_RECORDED DATA_.
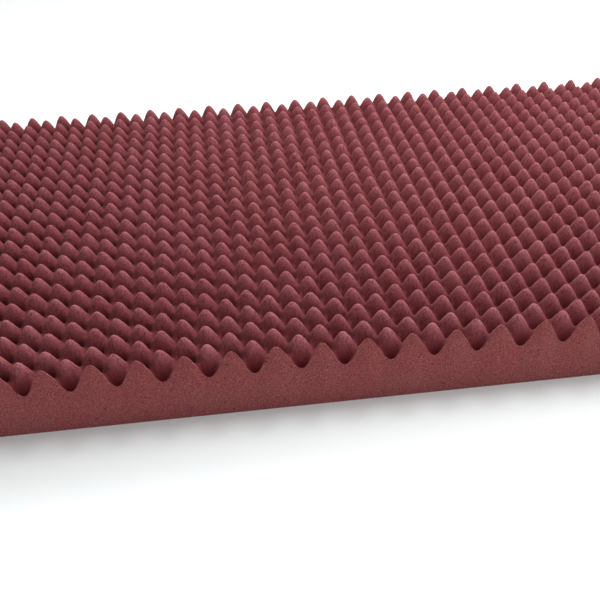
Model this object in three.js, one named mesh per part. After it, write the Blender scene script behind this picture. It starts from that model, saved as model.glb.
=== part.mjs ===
// Convoluted foam mattress pad: one sheet of polyurethane foam with an egg-crate
// top, cut square on all four sides. Millimetres, +Z up, origin at the centre of
// the flat underside. The front cut faces -Y, and all four cuts pass through the
// tips of a row of bumps.
import * as THREE from 'three';

// Driving dimensions
const pitchAcross = 33; // peak to peak along the front cut
const pitchDeep = 21; // peak to peak from the front cut to the back cut
const bumpsAcross = 23; // pitches between the left and the right cut
const bumpsDeep = 21; // pitches between the front and the back cut
const padThickness = 60; // underside to the tips of the bumps
const reliefDepth = 23; // tips of the bumps to the bottoms of the pits
const saddleDrop = 0.56; // sag of the ridge between two bumps, as a share of the relief
const cutSteps = 4; // straight pieces in each flank along a cut edge
const foamColour = 0x85424a;

// The sheet is laid out in cells of half a pitch each way. Their corners are peaks
// and pits in turn, as on a chessboard, and the middle of each cell is a saddle.
const cellAcross = pitchAcross / 2;
const cellDeep = pitchDeep / 2;
const cellsAcross = bumpsAcross * 2;
const cellsDeep = bumpsDeep * 2;

// Heights as shares of the relief: one wave makes bumps and pits, and the next two
// set the saddles and keep the middle of each flank halfway down.
const saddleWave = (saddleDrop - 0.5) / 2;
const flankWave = -saddleWave / 2;
const meanLevel = -0.5 - saddleWave - flankWave;

// Height of the foam above the underside, a and b counted in cells from the front
// left corner.
function foamHeight(a, b) {
  const across = Math.PI * a;
  const along = Math.PI * b;
  const bumps = 0.5 * Math.cos(across) * Math.cos(along);
  const saddles = saddleWave * (Math.cos(2 * across) + Math.cos(2 * along)) / 2;
  const flanks = flankWave * Math.cos(2 * across) * Math.cos(2 * along);
  return padThickness + reliefDepth * (meanLevel + bumps + saddles + flanks);
}

// Vertices are shared, so that the faces close into one body.
const positions = [];
const faces = [];
const vertexNumbers = new Map();

function vertex(a, b, height) {
  const key = `${a} ${b} ${height}`;
  if (!vertexNumbers.has(key)) {
    vertexNumbers.set(key, vertexNumbers.size);
    const x = (a - cellsAcross / 2) * cellAcross;
    const y = (b - cellsDeep / 2) * cellDeep;
    positions.push(x, y, height);
  }
  return vertexNumbers.get(key);
}

function topVertex(a, b) {
  return vertex(a, b, foamHeight(a, b));
}

// An edge of a cell lies on a cut when both its ends are on the same side of the sheet.
function isCut(from, to) {
  const acrossEnd = from[0] === to[0] && (from[0] === 0 || from[0] === cellsAcross);
  const alongEnd = from[1] === to[1] && (from[1] === 0 || from[1] === cellsDeep);
  return acrossEnd || alongEnd;
}

// Top vertices along one edge of a cell, closer together on a cut, where the
// outline of the bumps shows.
function rimVertices(from, to) {
  const steps = isCut(from, to) ? cutSteps : 1;
  return Array.from({ length: steps + 1 }, (unused, step) => {
    const share = step / steps;
    return topVertex(from[0] + (to[0] - from[0]) * share, from[1] + (to[1] - from[1]) * share);
  });
}

// The cut face under one edge of a cell, and the slice of the underside behind it
function addWall(from, to, rim) {
  const baseFrom = vertex(from[0], from[1], 0);
  const baseTo = vertex(to[0], to[1], 0);
  const baseMiddle = vertex(cellsAcross / 2, cellsDeep / 2, 0);
  faces.push(baseFrom, baseTo, rim[rim.length - 1]);
  for (let step = 1; step < rim.length; step += 1) {
    faces.push(baseFrom, rim[step], rim[step - 1]);
  }
  faces.push(baseMiddle, baseTo, baseFrom);
}

// The top of one cell, as a fan of faces round its saddle
function addCell(a, b) {
  const corners = [[a, b], [a + 1, b], [a + 1, b + 1], [a, b + 1]];
  const saddle = topVertex(a + 0.5, b + 0.5);
  corners.forEach((from, side) => {
    const to = corners[(side + 1) % corners.length];
    const rim = rimVertices(from, to);
    for (let step = 1; step < rim.length; step += 1) {
      faces.push(rim[step - 1], rim[step], saddle);
    }
    if (isCut(from, to)) {
      addWall(from, to, rim);
    }
  });
}

function padGeometry() {
  for (let b = 0; b < cellsDeep; b += 1) {
    for (let a = 0; a < cellsAcross; a += 1) {
      addCell(a, b);
    }
  }
  const geometry = new THREE.BufferGeometry();
  geometry.setAttribute('position', new THREE.Float32BufferAttribute(positions, 3));
  geometry.setIndex(faces);
  return geometry;
}

const foam = new THREE.MeshStandardMaterial({
  color: foamColour,
  roughness: 0.95,
  metalness: 0,
  flatShading: true,
});

const foamPad = new THREE.Mesh(padGeometry(), foam);
foamPad.name = 'foam_pad';

const pad = new THREE.Group();
pad.add(foamPad);

export default pad;
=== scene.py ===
"""Looks of a convoluted foam mattress pad: wine-red egg-crate foam with its cut side in front.

The pad is one sheet of open-cell polyurethane foam. Its top was profile-cut into rounded
bumps and pits, and its four sides and its underside were sawn flat, so every surface shows
opened cells. All sizes are in metres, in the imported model's frame.
"""

import logging
from dataclasses import dataclass, field
from enum import Enum
from math import cos, radians, sin

import bpy
import numpy as np
from mathutils import Matrix, Vector


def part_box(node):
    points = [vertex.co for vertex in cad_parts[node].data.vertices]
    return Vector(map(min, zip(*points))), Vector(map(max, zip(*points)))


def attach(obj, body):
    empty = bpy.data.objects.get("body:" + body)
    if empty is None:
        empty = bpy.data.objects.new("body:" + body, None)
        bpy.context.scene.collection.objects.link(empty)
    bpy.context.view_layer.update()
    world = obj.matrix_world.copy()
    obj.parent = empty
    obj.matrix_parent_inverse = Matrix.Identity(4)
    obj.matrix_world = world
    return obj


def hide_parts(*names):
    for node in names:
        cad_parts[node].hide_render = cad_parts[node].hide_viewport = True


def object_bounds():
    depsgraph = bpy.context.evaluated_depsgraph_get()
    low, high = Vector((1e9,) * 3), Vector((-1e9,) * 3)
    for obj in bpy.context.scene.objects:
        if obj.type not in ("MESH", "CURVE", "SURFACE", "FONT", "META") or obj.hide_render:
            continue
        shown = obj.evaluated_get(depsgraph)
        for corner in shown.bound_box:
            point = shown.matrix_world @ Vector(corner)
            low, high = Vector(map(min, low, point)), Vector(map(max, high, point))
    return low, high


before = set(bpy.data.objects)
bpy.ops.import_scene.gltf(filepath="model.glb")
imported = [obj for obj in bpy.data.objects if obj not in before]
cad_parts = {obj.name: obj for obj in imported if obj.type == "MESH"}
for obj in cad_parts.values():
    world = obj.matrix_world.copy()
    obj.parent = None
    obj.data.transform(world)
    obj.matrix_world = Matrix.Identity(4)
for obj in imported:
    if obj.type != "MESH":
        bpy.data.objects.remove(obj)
CAD_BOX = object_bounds()

MM = 0.001
PAD_NODE = "foam_pad"
PAD_BODY = "root"
PHOTO_SIDE_PX = 600
# A point this near a plane counts as lying in it
TOUCHING = 0.01 * MM
# Keeps a point on the corner of a cell inside that cell when its place is rounded down
ROUNDING = 1e-9
# Blender's noise seldom leaves these values, so a pattern spans its whole range over them
NOISE_SPAN = (0.3, 0.7)

log = logging.getLogger("foam_pad")


class Cut(Enum):
    """How a surface of the foam was cut, as the index of its material on the pad."""

    CONVOLUTED = 0
    SAWN = 1


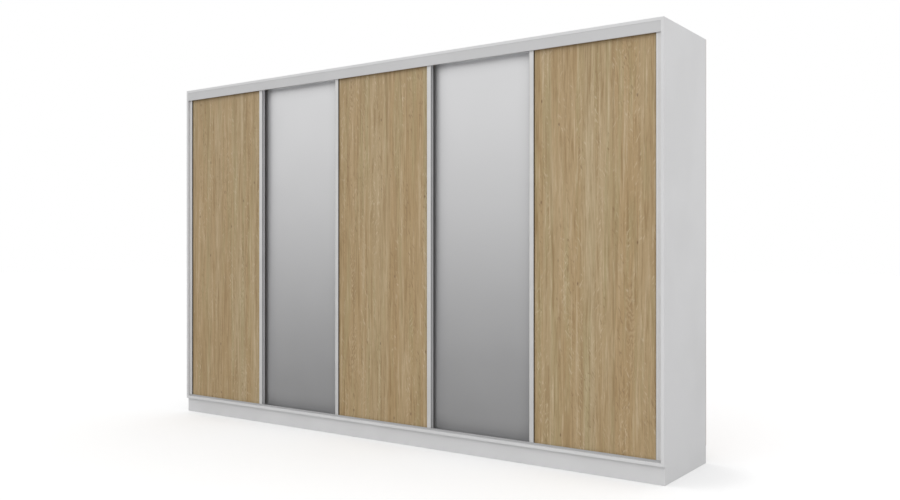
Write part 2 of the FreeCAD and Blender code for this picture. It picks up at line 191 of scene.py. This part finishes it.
def new_material(name, colour, roughness, metallic=0.0):
    """Principled material; returns it with its tree, shader and object coordinates."""
    made = bpy.data.materials.new(name)
    made.use_nodes = True
    tree = made.node_tree
    shader = tree.nodes["Principled BSDF"]
    shader.inputs["Base Color"].default_value = colour
    shader.inputs["Roughness"].default_value = roughness
    shader.inputs["Metallic"].default_value = metallic
    coords = tree.nodes.new("ShaderNodeTexCoord").outputs["Object"]
    return made, tree, shader, coords


def join(tree, source, node, label):
    tree.links.new(source, node.inputs[label])


def bump(tree, shader, height, distance, strength=1.0):
    made = add(tree, "Bump", None, Strength=strength, Distance=distance, Height=height)
    join(tree, made.outputs[0], shader, "Normal")


def share_facing(tree, direction, low, high):
    """1 where the surface faces along a direction, 0 where it faces away."""
    normal = tree.nodes.new("ShaderNodeTexCoord").outputs["Normal"]
    facing = add(tree, "VectorMath", {"operation": "DOT_PRODUCT"}, _0=normal, _1=direction)
    return between(tree, facing.outputs["Value"], low, high)


def openness(tree, distance, samples, **inputs):
    """1 where nothing stands within a distance, less where something does."""
    return add(tree, "AmbientOcclusion", {"samples": samples}, Distance=distance, **inputs).outputs["AO"]


# --- materials --------------------------------------------------------------------
def white_laminate(name, face, edge):
    """Matt melamine with a faint pearl texture; edge is the colour of what faces the front."""
    made, tree, shader, coords = new_material(name, face, 0.5)
    cloud = noise(tree, coords, even(3), detail=2)
    grain = noise(tree, coords, even(900), detail=2)
    tone = blend(tree, share_facing(tree, FRONT, 0.5, 0.9), face, edge)
    tone = tint(tree, tone, cloud, (0.3, 0.7), (0.0, 0.05), rgb(120, 118, 112))
    join(tree, tone, shader, "Base Color")
    join(tree, between(tree, grain, 0.2, 0.8, 0.44, 0.58), shader, "Roughness")
    bump(tree, shader, grain, 0.00012, strength=0.5)
    return made


def oak_bands(tree, coords):
    """Irregular upright bands, as cells gives them."""
    drift = noise(tree, coords, (1.5, 1.5, 0.9), detail=2)
    across = plus(tree, times(tree, split(tree, coords)["X"], BANDS_ACROSS), times(tree, drift, 0.5))
    return cells(tree, add(tree, "CombineXYZ", None, X=across).outputs[0])


def oak_figure(tree, coords, apart, chance):
    """Nested arches round the heart of each band that run out into straight lines, -1 to 1.

    Half of the bands, by chance, have their arches upside down."""
    upward = plus(tree, times(tree, between(tree, chance, 0.45, 0.55), 2.0), -1.0)
    climb = times(tree, times(tree, split(tree, coords)["Z"], ARCHES_ALONG), upward)
    spread = times(tree, calc(tree, "POWER", apart, 1.4), 22.0)
    wander = times(tree, noise(tree, coords, (16, 16, 2.6), detail=2), 7.0)
    ragged = times(tree, noise(tree, coords, (60, 60, 22), detail=3, roughness=0.65), 2.6)
    phase = plus(tree, plus(tree, climb, spread), plus(tree, wander, ragged))
    line = calc(tree, "SINE", times(tree, phase, 2 * math.pi))
    patch = between(tree, noise(tree, coords, (12, 12, 3.4), detail=2, shift=(3, 1, 8)), 0.44, 0.60)
    heart = between(tree, apart, 0.05, 0.5, 1.0, 0.25)
    return times(tree, times(tree, line, patch), heart)


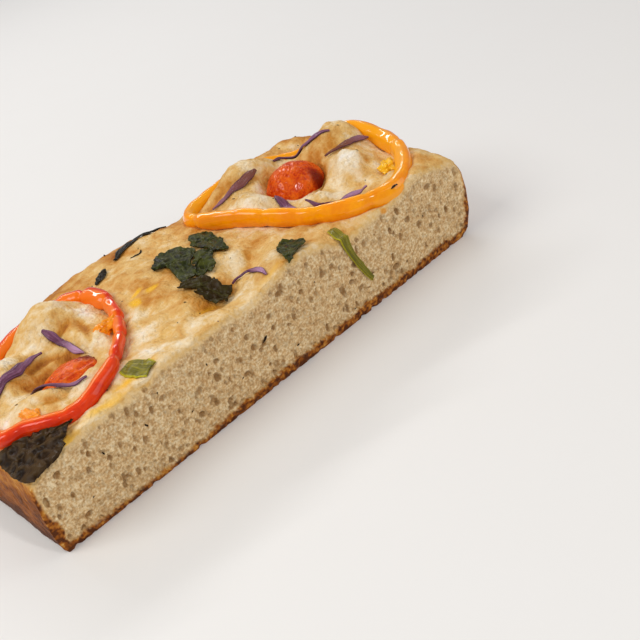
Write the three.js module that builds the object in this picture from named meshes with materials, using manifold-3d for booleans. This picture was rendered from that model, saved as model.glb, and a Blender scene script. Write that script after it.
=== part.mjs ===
// Half of a pan of focaccia, cut lengthwise: puffed bread with two bell pepper rings, cherry
// tomatoes, onion, leek and herb leaves baked into the top crust. It rests on its bottom crust.
// Millimetres, +Z up. Places on the slab are [x, y]: x along the cut face from its left end,
// y back from the cut face. The whole is centred at the end.

import * as THREE from 'three';
import { mergeVertices } from 'three/addons/utils/BufferGeometryUtils.js';
import Module from 'manifold-3d';

const wasm = await Module();
wasm.setup();

// The slab
const length = 180;
const depth = 85;
const height = 31;
const edgeDrop = 7;
const edgeRound = 14;
const cornerRadius = 9;
const rightBulge = 3.2;
const leftBulge = 1.2;
const backBulge = 2;
const crustCells = { along: 46, across: 23 };
const endTighten = 0.054; // how much closer the cells lie towards the ends
const backTighten = 0.9; // the same towards the back, as an exponent
const rimWave = 0.35; // waviness of the crusted sides

// Clearances between the bread and what lies on it or is bedded in it
const bedGap = 0.35;
const restGap = 0.7;

// Outward lean of a crusted side, as [part of the side's height, part of its bulge]
const sideProfile = [[0, -0.8], [0.08, 0.1], [0.3, 0.85], [0.6, 1], [0.85, 0.75], [1, 0.25]];

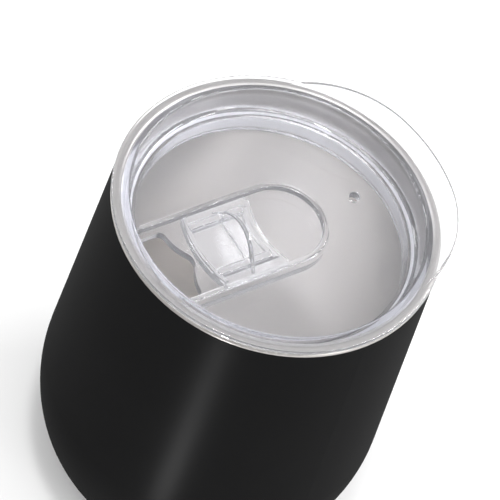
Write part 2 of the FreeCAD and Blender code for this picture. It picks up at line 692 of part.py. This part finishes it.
lid_slider = new_body("lid_slider")
extrude(lid_slider, "base_plate", "PartDesign::Pad", "SliderBaseLow", "SliderBaseThick",
        ("- SliderFrontHalf", "SliderFrontEndY"), [
            ("SliderFrontHalf", "SliderFrontEndY", "SliderFrontArc", 1),
            ("SliderHalfWidth", "SliderFrontEndY + SliderCornerArc", "SliderCornerArc", 1),
            ("SliderHalfWidth", "SliderRearEndY - SliderRearRound"),
            ("SliderRearHalf", "SliderRearEndY", "SliderRearRound", 1),
            ("- SliderRearHalf", "SliderRearEndY", "SliderRearArc", -1),
            ("- SliderHalfWidth", "SliderRearEndY - SliderRearRound", "SliderRearRound", 1),
            ("- SliderHalfWidth", "SliderFrontEndY + SliderCornerArc"),
            ("- SliderFrontHalf", "SliderFrontEndY", "SliderCornerArc", 1),
        ])

# ribs stand on the base plate and reach 0.2 into it
RIB_FOOT = "SliderBaseTop - 0.2"
extrude(lid_slider, "fin", "PartDesign::Pad", RIB_FOOT, "FinTop + 0.2 - SliderBaseTop",
        ("SliderFrontHalf", "FinEndY"), [
            ("- SliderFrontHalf", "FinEndY", "FinArc", 1),
            ("- SliderFrontHalf", "FinFrontEndY"),
            ("SliderFrontHalf", "FinFrontEndY", "FinArc - FinThick", -1),
            ("SliderFrontHalf", "FinEndY"),
        ])
extrude(lid_slider, "fin_arch", "PartDesign::Pocket", "FinThick + 3 - FinY", "7",
        ("- FinFootX", "SliderBaseTop"), [
            ("- FinBendX", "FinBendZ"),
            ("FinBendX", "FinBendZ", "FinTopArc", -1),
            ("FinFootX", "SliderBaseTop"),
            ("UndercutHalf", "SliderBaseTop"),
            ("UndercutHalf", "FinTop + 1"),
            ("- UndercutHalf", "FinTop + 1"),
            ("- UndercutHalf", "SliderBaseTop"),
            ("- FinFootX", "SliderBaseTop"),
        ], role="XZ_Plane")
dress(lid_slider, "fin_rounding", "Fillet", "FinRound",
      lambda edge: edge.BoundBox.ZMax > value("RailTop + 0.2") and edge.Length > 2)
extrude(lid_slider, "front_wall", "PartDesign::Pad", RIB_FOOT, "FrontWallTop + 0.2 - SliderBaseTop",
        ("- SliderFrontHalf", "SliderFrontEndY"), [
            ("SliderFrontHalf", "SliderFrontEndY", "SliderFrontArc", 1),
            ("SliderFrontHalf", "WallInEndY"),
            ("- SliderFrontHalf", "WallInEndY", "SliderFrontArc - FrontWallThick", -1),
            ("- SliderFrontHalf", "SliderFrontEndY"),
        ])
dress(lid_slider, "front_wall_rounding", "Fillet", "RibRound",
      lambda edge: level(edge, value("FrontWallTop")))
extrude(lid_slider, "rear_wall", "PartDesign::Pad", RIB_FOOT, "RearWallTop + 0.2 - SliderBaseTop",
        ("RailOuter", "RearOutEndY"), [
            ("- RailOuter", "RearOutEndY", "SliderRearArc", -1),
            ("- RailOuter", "RearInEndY"),
            ("RailOuter", "RearInEndY", "SliderRearArc + RearWallThick", 1),
            ("RailOuter", "RearOutEndY"),
        ])
dress(lid_slider, "rear_ramp", "Chamfer", "RearRamp",
      lambda edge: level(edge, value("RearWallTop")) and edge.BoundBox.XLength > 5
      and edge.BoundBox.YMin > value("RearWallY - 0.1"))
for side, inner, outer in (("right", "RailInner", "RailOuter"),
                           ("left", "- RailOuter", "- RailInner")):
    extrude(lid_slider, side + "_rail", "PartDesign::Pad", "- RailRearY", "RailRearY - RailFrontY",
            (inner, RIB_FOOT), [
                (outer, RIB_FOOT),
                (outer, "RailTop - RibRound"),
                (outer + " - RibRound", "RailTop", "RibRound", 1),
                (inner + " + RibRound", "RailTop"),
                (inner, "RailTop - RibRound", "RibRound", 1),
                (inner, RIB_FOOT),
            ], role="XZ_Plane")

# ---------------------------------------------------------------- check and export

NODES = [outer_shell, outer_bottom, inner_liner, copper_foil, getter_clip, getter_pellet,
         vacuum_seal_bead, base_adhesive, base_cover, lid_body, lid_gasket, lid_slider]

doc.recompute()
for item in doc.Objects:
    if "Invalid" in item.State or "Error" in item.State:
        raise RuntimeError("%s failed: %s" % (item.Name, item.State))
for node in NODES:
    shape = node.Shape
    if shape.isNull() or not shape.isValid() or len(shape.Solids) != 1:
        raise RuntimeError("%s is not one valid solid" % node.Label)
    print("%-18s %9.1f mm3" % (node.Label, shape.Volume))

os.makedirs("parts", exist_ok=True)
for node in NODES:
    node.Shape.exportStep("parts/%s.step" % node.Label)
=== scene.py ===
import math

import bpy
from mathutils import Matrix, Vector


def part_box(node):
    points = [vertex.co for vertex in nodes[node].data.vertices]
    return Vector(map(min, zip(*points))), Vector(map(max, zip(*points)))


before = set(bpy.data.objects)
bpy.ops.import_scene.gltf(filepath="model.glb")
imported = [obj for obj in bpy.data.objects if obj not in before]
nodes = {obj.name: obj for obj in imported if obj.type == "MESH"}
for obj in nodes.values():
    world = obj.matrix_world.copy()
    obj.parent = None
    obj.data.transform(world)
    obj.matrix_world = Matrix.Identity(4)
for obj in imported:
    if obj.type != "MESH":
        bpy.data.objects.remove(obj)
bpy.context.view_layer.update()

# ---------------------------------------------------------------- camera

LENS_MM = 216.0
SENSOR_MM = 36.0
ELEVATION = math.radians(51.79)
AZIMUTH = math.radians(41.7)
ROLL = math.radians(21.42)
LOOK_Z = 0.112            # centre of the lid's flange, the point that is framed
LOOK_ASIDE = 0.0100       # how far it lies right of the view axis, as a share of the distance
LOOK_ABOVE = 0.01373      # how far it lies above the view axis, as a share of the distance
DISTANCE = 0.7175


def make_camera():
    """A long lens from the front right, above the lid, tipped over to its left."""
    level = math.cos(ELEVATION)
    back = Vector((math.sin(AZIMUTH) * level, -math.cos(AZIMUTH) * level, math.sin(ELEVATION)))
    right = Vector((math.cos(AZIMUTH), math.sin(AZIMUTH), 0.0))
    up = back.cross(right)
    x_axis = math.cos(ROLL) * right + math.sin(ROLL) * up
    y_axis = -math.sin(ROLL) * right + math.cos(ROLL) * up
    data = bpy.data.cameras.new("camera")
    data.lens = LENS_MM
    data.sensor_width = SENSOR_MM
    data.clip_start = 0.01
    data.clip_end = 100.0
    camera = bpy.data.objects.new("camera", data)
    bpy.context.scene.collection.objects.link(camera)
    offset = x_axis * LOOK_ASIDE + y_axis * LOOK_ABOVE
    place = Vector((0.0, 0.0, LOOK_Z)) + DISTANCE * (back - offset)
    matrix = Matrix((x_axis, y_axis, back)).transposed().to_4x4()
    matrix.translation = place
    camera.matrix_world = matrix
    bpy.context.scene.camera = camera


make_camera()

# ---------------------------------------------------------------- materials

# Noise scales are cells per metre and bump distances are metres.
COAT_GRAIN = 3800.0
COAT_RELIEF = 0.00004
STEEL_MARKS = 5200.0
ALONG_THE_RING = 0.02     # how much slower the steel's marks change along a ring than across it
PAINTED_SHADE_DEPTH = 0.0024        # painted shade darkens the liner's rolled lip down to this far below its top, under the lid's flange
PAINTED_SHADE_BLEND = 0.0012        # height over which the painted shade comes in
PLASTIC_DENSITY = 35.0    # light taken up per metre of clear plastic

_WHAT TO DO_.
Each line from the line with "scene.py. This part finishes it." to the line with "return made, tree, shader, coords" is to be echoed exactly; both boundary lines are included, and nothing else is to be output.

_RESULT OF THIS EXERCISE_.
Write part 2 of the FreeCAD and Blender code for this picture. It picks up at line 191 of scene.py. This part finishes it.
def new_material(name, colour, roughness, metallic=0.0):
    """Principled material; returns it with its tree, shader and object coordinates."""
    made = bpy.data.materials.new(name)
    made.use_nodes = True
    tree = made.node_tree
    shader = tree.nodes["Principled BSDF"]
    shader.inputs["Base Color"].default_value = colour
    shader.inputs["Roughness"].default_value = roughness
    shader.inputs["Metallic"].default_value = metallic
    coords = tree.nodes.new("ShaderNodeTexCoord").outputs["Object"]
    return made, tree, shader, coords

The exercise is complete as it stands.